Every hour of every day people around the world are living with and working to resolve food safety issues. Here is a sampling of current headlines for your consumption, brought to you today with the support of iwaspoisoned.com.

FDA launches new site for key FSMA dates
The Food Safety Modernization Act (FSMA), described as the most sweeping reform of our food safety laws in more than 70 years, is designed to shift the country toward a preventative approach to food safety and includes new rules for the seed-to-store chain.

The rules, which range from pathogen testing for water used in fresh sprout growing operations to requirements about retailers’ recordkeeping as it relates to food safety. With staggered implementation an compliance dates, many in the food chain have asked the Food and Drug Administration to provide a one-stop shop for information.

A new FDA web page lists compliance dates for FSMA rules. A graphic timeline on the page lists key compliance dates by year. Additionally, the web pages for the two preventive controls rules — which had the first major compliance dates — have been updated.


This NASA image of Hurricane Irma on Sept. 6 shows the massive Category 5 storm as it dwarfs Puerto Rica, outlined left of center. Two weeks later Hurricane Maria slammed the island.

Puerto Rico’s pathogen problems piling up
Hurricane Maria’s victims in Puerto Rico are not only continuing to struggle with power outages that increase the chances of foodborne illnesses because of a lack of refrigeration, they are in the midst of disease outbreaks because they don’t have clean water for cooking and dishwashing.

Among the illnesses related to contaminated floodwater are at least 74 cases of leptospirosis, with four deaths possibly caused by infections from Leptospira bacteria. The bacteria is found in water of foods that have been contaminated with animal urine. Virtually any food that has come into contact with the floodwater on the island is unsafe. Some canned foods were not compromised.

Some of the victims developed the infections after drinking and cooking with local stream water, which was contaminated when floodwaters covered the island. More than a third of the island is still without running water.

The symptoms of leptospirosis are wide and varied, according to the Centers for Disease Control and Prevention, and can include high fever, jaundice, red eyes and body pain. In extreme cases, some people can develop severe infection with bleeding or hemorrhage, kidney failure, meningitis and hepatitis.


U.K. sampling results show poultry progress
The Food Standards Agency (FSA) has published results from its annual survey of campylobacter contamination in fresh, UK-produced supermarket chickens.
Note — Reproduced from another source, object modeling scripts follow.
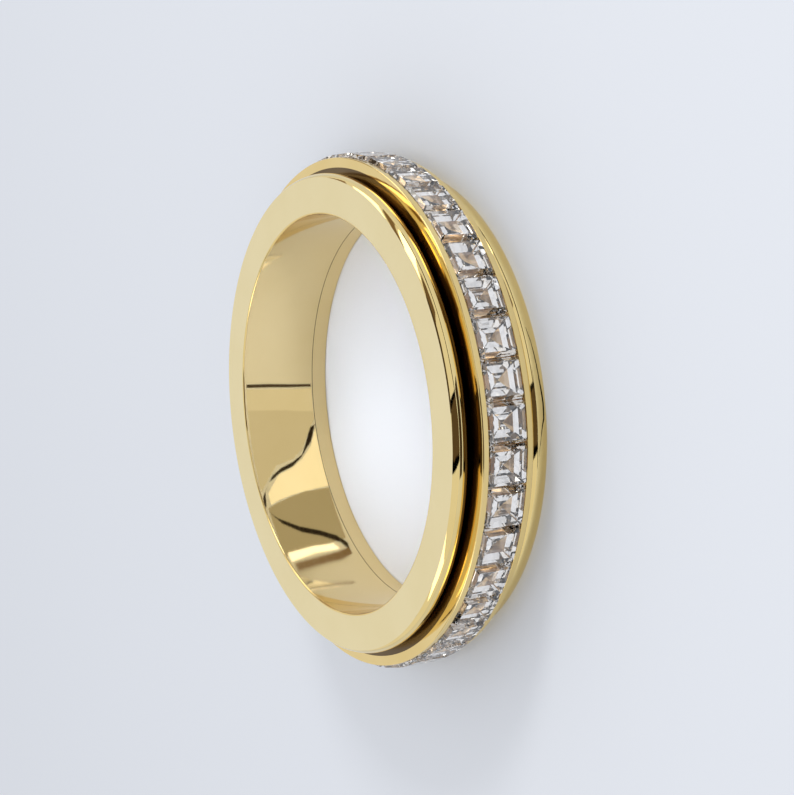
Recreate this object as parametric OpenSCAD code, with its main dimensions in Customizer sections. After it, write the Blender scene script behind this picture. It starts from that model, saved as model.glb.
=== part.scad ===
// Spinner ring: a bored tube with a flange at each end, and between the flanges
// a band of square stones in a channel that turns freely on the tube.
// The ring lies on its side. Z is the ring's axis, and z = 0 is the resting face.

/* [Finger] */
// Inside diameter of the ring (a US size 8)
finger_d = 18.1; // [14:0.1:23]
// Wall of the tube under the spinning band
tube_wall = 0.7; // [0.6:0.05:1]
// Rounding of the bore's edge at both side faces
bore_edge = 0.08; // [0.05:0.01:0.3]

/* [Flanges] */
// Width of the polished flange along the ring's axis
flange_w = 0.85; // [0.8:0.01:1.4]
// Width of the cap ring, the other flange, along the ring's axis
cap_w = 0.95; // [0.8:0.01:1.4]
// Radial width from the bore to the edge of the flat side face
face_w = 1.64; // [1.4:0.01:1.7]
// Radial height from the bore to the crest of the domed rim
flange_h = 1.81; // [1.76:0.01:2.2]
// Distance from the flat side face to the crest of the rim
rim_crest = 0.37; // [0.3:0.01:0.5]

/* [Pressed cap] */
// Length of the tube's end that sits inside the cap ring
spigot_h = 0.19; // [0.1:0.01:0.4]
// Clearance at the tube's end, which shows as the seam in the bore
seam_gap = 0.03; // [0.01:0.01:0.06]
// Radial clearance between the tube's end and the cap ring
press_gap = 0.02; // [0.01:0.01:0.05]

/* [Spinner band] */
// Radial clearance between the race and the band
race_clear = 0.08; // [0.02:0.01:0.1]
// Mean clearance along the axis between a flange and the band
side_gap = 0.17; // [0.05:0.01:0.3]
// Share of that clearance by which the band stands nearer to the polished flange
band_slide = 0.5; // [0:0.05:0.8]
// Metal under the stones' channel
band_floor = 0.35; // [0.3:0.05:0.8]
// Width of each rail beside the channel
rail_w = 0.25; // [0.15:0.01:0.5]
// Height of the rails above the stones' girdles
rail_rise = 0.19; // [0.12:0.01:0.3]
// Chamfer along the outer edge of each rail
rail_edge = 0.04; // [0.01:0.01:0.08]
// Reach of each rail's lip over the stones
lip_w = 0.04; // [0.02:0.01:0.1]
// Width of the slanted seat under the stones
seat_w = 0.12; // [0.05:0.01:0.2]

/* [Stones] */
// Number of stones round the band
stone_count = 40; // [30:1:44]
// Width of a stone along the ring's axis as a multiple of its side round the ring
stone_stretch = 1.09; // [1:0.01:1.2]
// Gap between one stone and the next at the girdle
stone_gap = 0.03; // [0.01:0.01:0.08]
// Clearance between a stone and the channel's wall
stone_fit = 0.02; // [0.01:0.01:0.05]
// Thickness of the girdle
girdle_h = 0.06; // [0.03:0.01:0.12]
// Height of the crown above the girdle
crown_h = 0.34; // [0.3:0.01:0.5]
// Depth of the pavilion below the girdle
pavilion_h = 1; // [0.9:0.01:1.3]
// Room between the stones' points and the channel's floor
culet_gap = 0.1; // [0.05:0.01:0.3]
// Cut across each corner of a stone
corner_cut = 0.06; // [0.02:0.01:0.15]
// Side of the table as a share of the stone's side
table_share = 0.82; // [0.7:0.01:0.84]

/* [Hidden] */
stone_names = [for (i = [1 : stone_count]) str("stone_", i < 10 ? "0" : "", i)];
$fn = 180;
cut = 1; // how far a cutting shape runs past the surface that it cuts

gold = [0.87, 0.79, 0.58];
band_gold = [0.82, 0.68, 0.36];
crystal = [0.9, 0.92, 0.95];

// Radii, built outwards from the finger.
bore_r = finger_d / 2;
race_r = bore_r + tube_wall;
crest_r = bore_r + flange_h;
band_r = race_r + race_clear;
floor_r = band_r + band_floor;
girdle_r = floor_r + culet_gap + pavilion_h;
girdle_top_r = girdle_r + girdle_h;
rail_r = girdle_top_r + rail_rise;

// The stones' side follows from how many fill the circle.
pitch = 360 / stone_count;
stone_side = 2 * girdle_r * tan(pitch / 2) - stone_gap;
half = stone_side / 2;
half_w = half * stone_stretch;

// Heights along the axis, built upwards from the resting face.
band_w = 2 * (half_w + stone_fit + rail_w);
band_z = cap_w + side_gap * (1 + band_slide);
stones_z = band_z + band_w / 2;
ring_w = band_w + flange_w + cap_w + 2 * side_gap;
seam_z = cap_w - spigot_h;

// The rim's arc passes through the face's edge and the crest, and it is always
// wide enough to reach the inner side of a flange of width w.
rim_sag = flange_h - face_w;
function rim_r(w) = max((rim_crest * rim_crest + rim_sag * rim_sag) / (2 * rim_sag), w - rim_crest);

// The stones are cut in steps. Each row is a level of the pavilion: its size as
// a share of the girdle's, and its depth as a share of the pavilion.
PAVILION_STEPS = [[0.80, 0.36], [0.48, 0.72]];
CROWN_BREAK_SIDE = 0.92;
CROWN_BREAK_HEIGHT = 0.5;
seat_drop = seat_w * PAVILION_STEPS[0][1] * pavilion_h / (half_w * (1 - PAVILION_STEPS[0][0]));

// The stones are flat, so their ends stand a little further out than their
// middles, and the lips begin beyond those ends.
lip_r = norm([girdle_top_r, half]);
lip_rise = lip_w * CROWN_BREAK_HEIGHT * crown_h / (half_w * (1 - CROWN_BREAK_SIDE));

// Half section of a flange of width w, its flat face on z = 0 and its rim domed.
module flange_section(w) {
    intersection() {
        translate([bore_r, 0])
            square([flange_h, w]);
        union() {
            translate([bore_r, 0])
                square([flange_h - rim_r(w), w]);
            translate([crest_r - rim_r(w), rim_crest])
                circle(r = rim_r(w));
        }
    }
}

// What the rounding takes off the bore's edge at z = 0.
module bore_edge_cut() {
    difference() {
        translate([bore_r - cut, -cut])
            square([cut + bore_edge, cut + bore_edge]);
        translate([bore_r + bore_edge, bore_edge])
            circle(r = bore_edge);
    }
}

// Tube, race and the flange with the polished face, turned from one piece.
module base_band() {
    color(gold)
        rotate_extrude()
            difference() {
                union() {
                    translate([bore_r, seam_z + seam_gap])
                        square([tube_wall, ring_w - flange_w / 2 - seam_z - seam_gap]);
                    translate([0, ring_w])
                        mirror([0, 1])
                            flange_section(flange_w);
                }
                translate([0, ring_w])
                    mirror([0, 1])
                        bore_edge_cut();
            }
}

// Second flange, pressed on the end of the tube.
module cap_ring() {
    color(gold)
        rotate_extrude()
            difference() {
                flange_section(cap_w);
                bore_edge_cut();
                translate([bore_r - cut, seam_z])
                    square([cut + tube_wall + press_gap, spigot_h + cut]);
            }
}

// Section of the stones' channel, cut into the band from outside.
module channel_section() {
    wall = half_w + stone_fit;
    polygon([
        [floor_r, wall - seat_w],
        [girdle_r - seat_drop, wall - seat_w],
        [girdle_r, wall],
        [lip_r, wall],
        [lip_r + lip_rise, wall - lip_w],
        [rail_r + cut, wall - lip_w],
        [rail_r + cut, lip_w - wall],
        [lip_r + lip_rise, lip_w - wall],
        [lip_r, -wall],
        [girdle_r, -wall],
        [girdle_r - seat_drop, seat_w - wall],
        [floor_r, seat_w - wall]
    ]);
}

// Band that turns on the race, with two rails and the channel between them.
module spinner_band() {
    color(band_gold)
        translate([0, 0, stones_z])
            rotate_extrude()
                difference() {
                    polygon([
                        [band_r, -band_w / 2],
                        [rail_r - rail_edge, -band_w / 2],
                        [rail_r, rail_edge - band_w / 2],
                        [rail_r, band_w / 2 - rail_edge],
                        [rail_r - rail_edge, band_w / 2],
                        [band_r, band_w / 2]
                    ]);
                    channel_section();
                }
}

// Eight corners of the stone's outline at height z, scaled by share.
function outline(share, z) = [
    for (k = [0 : 3])
        for (s = [-1, 1])
            let (x = half * share, y = s * (half - corner_cut) * share)
                [(x * cos(90 * k) - y * sin(90 * k)) * stone_stretch, x * sin(90 * k) + y * cos(90 * k), z]
];

// Facets between two outlines of eight points, the upper one starting at point a.
function step_faces(a) = [for (i = [0 : 7]) [a + i, a + (i + 1) % 8, a + 8 + (i + 1) % 8, a + 8 + i]];

// Cut stone with its girdle's lower edge on z = 0, its table up, and its longer
// side along x.
module stone_shape() {
    points = concat(
        outline(table_share, girdle_h + crown_h),
        outline(CROWN_BREAK_SIDE, girdle_h + crown_h * CROWN_BREAK_HEIGHT),
        outline(1, girdle_h),
        outline(1, 0),
        [for (step = PAVILION_STEPS) each outline(step[0], -step[1] * pavilion_h)],
        [[0, 0, -pavilion_h]]
    );
    last = len(points) - 9;
    faces = concat(
        [[7, 6, 5, 4, 3, 2, 1, 0]],
        [for (a = [0 : 8 : last - 8]) each step_faces(a)],
        [for (i = [0 : 7]) [last + i, last + (i + 1) % 8, last + 8]]
    );
    polyhedron(points = points, faces = faces);
}

// Stone number i in its place in the channel, with its table facing outwards.
module stone(i) {
    color(crystal)
        rotate([0, 0, (i - 1) * pitch])
            translate([girdle_r, 0, stones_z])
                rotate([0, 90, 0])
                    stone_shape();
}

base_band();
cap_ring();
spinner_band();
for (i = [1 : stone_count])
    stone(i);
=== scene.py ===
import math

import bpy
from mathutils import Matrix, Vector


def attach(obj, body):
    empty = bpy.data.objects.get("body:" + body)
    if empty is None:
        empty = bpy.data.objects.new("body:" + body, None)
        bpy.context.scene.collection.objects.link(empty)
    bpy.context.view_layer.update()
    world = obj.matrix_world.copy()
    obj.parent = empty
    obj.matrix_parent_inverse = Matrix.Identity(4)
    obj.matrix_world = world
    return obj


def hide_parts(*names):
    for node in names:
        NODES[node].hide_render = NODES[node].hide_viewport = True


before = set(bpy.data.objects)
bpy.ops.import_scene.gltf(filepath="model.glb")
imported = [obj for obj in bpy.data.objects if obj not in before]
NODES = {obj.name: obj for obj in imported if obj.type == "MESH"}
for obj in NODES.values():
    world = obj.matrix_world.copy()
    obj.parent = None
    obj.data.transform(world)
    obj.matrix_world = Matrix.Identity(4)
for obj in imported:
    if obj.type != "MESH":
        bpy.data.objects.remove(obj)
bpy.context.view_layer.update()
MM = 0.001

# Sizes of the CAD in millimetres, with the names that part.scad gives them.
BORE_R, TUBE_WALL, BORE_EDGE = 9.05, 0.7, 0.08
FLANGE_W, CAP_W, FACE_W, FLANGE_H, RIM_CREST = 0.85, 0.95, 1.64, 1.81, 0.37
SPIGOT_H, SEAM_GAP, PRESS_GAP = 0.19, 0.03, 0.02
RACE_CLEAR, SIDE_GAP, BAND_SLIDE, BAND_FLOOR = 0.08, 0.17, 0.5, 0.35
RAIL_W, RAIL_RISE, RAIL_EDGE, LIP_W, SEAT_W = 0.25, 0.19, 0.04, 0.04, 0.12
STONE_COUNT, STONE_STRETCH, STONE_GAP, STONE_FIT = 40, 1.09, 0.03, 0.02
GIRDLE_H, CROWN_H, PAVILION_H, CULET_GAP = 0.06, 0.34, 1.0, 0.1
PAVILION_SIDE, PAVILION_DEPTH = 0.80, 0.36
CROWN_BREAK_SIDE, CROWN_BREAK_HEIGHT = 0.92, 0.5

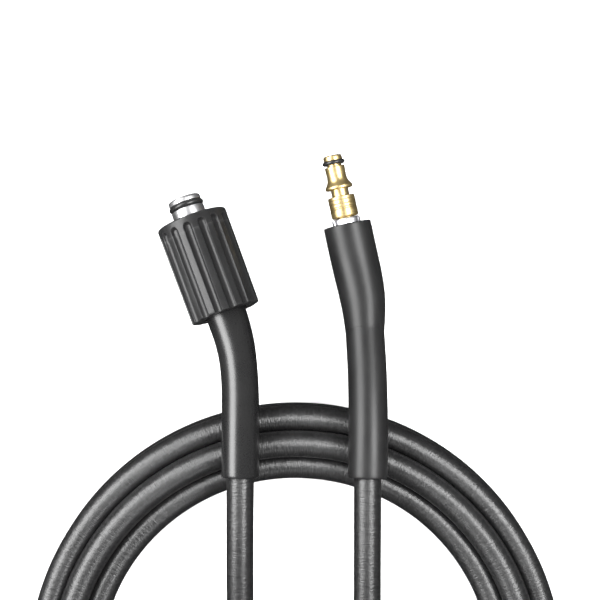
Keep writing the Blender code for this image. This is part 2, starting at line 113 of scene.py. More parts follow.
# Route of the hose from the push-in plug's sleeve to the coil
PLUG_END_ROUTE = [
    (0.0283, 0.1557, 0.0162),
    (0.0289, 0.1443, 0.0204),
    (0.0295, 0.1323, 0.0251),
    (0.0298, 0.1204, 0.0298),
    (0.0299, 0.1081, 0.0339),
    (0.0298, 0.0972, 0.0365),
    (0.0296, 0.0857, 0.0380),
    (0.0295, 0.0766, 0.0387),
    (0.0295, 0.0600, 0.0388),
    (0.0295, 0.0450, 0.0380),
    (0.0296, 0.0300, 0.0363),
    (0.0296, 0.0150, 0.0338),
    (0.0296, 0.0000, 0.0309),
    (0.0296, -0.0145, 0.0276),
    (0.0277, -0.0293, 0.0241),
    (0.0220, -0.0430, 0.0210),
    (0.0129, -0.0548, 0.0185),
    (0.0011, -0.0639, 0.0175),
    (-0.0126, -0.0696, 0.0171),
]

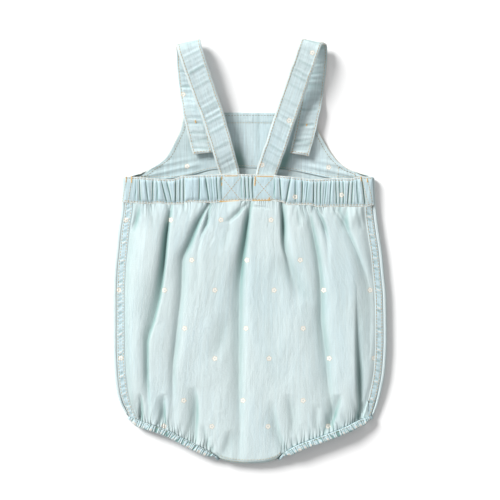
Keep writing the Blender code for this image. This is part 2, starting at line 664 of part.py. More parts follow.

From August 2016 through July 2017, across the entire market, 6.5 per cent of chickens tested positive for the highest level of contamination, a decrease from 19.7 per cent in 2014-15 when the testing program began.

In the most recent period of the third annual survey — ranging from April to July 2017 — a total of 1,437 chickens were sampled.

The FSA reported 5.9 per cent had high levels of campylobacter of over 1,000 cfu/g, what was down from 20.1 per cent for the same period in 2014.


Brucellosis risk in Iraq and beyond in wake of ISIS
Nearly 1 million head of livestock are believed to be at risk for carrying diseases and bacteria, specifically Brucella, because they have not been vaccinated since the city of Mosul was seized in 2014 by ISIS terrorists.

Iraqis recently took back control of the large city, and together with the United Nations, launched a campaign to vaccinate the animals, many of which are intended to be used as human food or for milk production.

Public health officials with the United Nations’ Food and Agriculture Organization (FAO) recently reported the animals in Iraq pose a threat that reaches across the country and beyond its borders to other herds and people.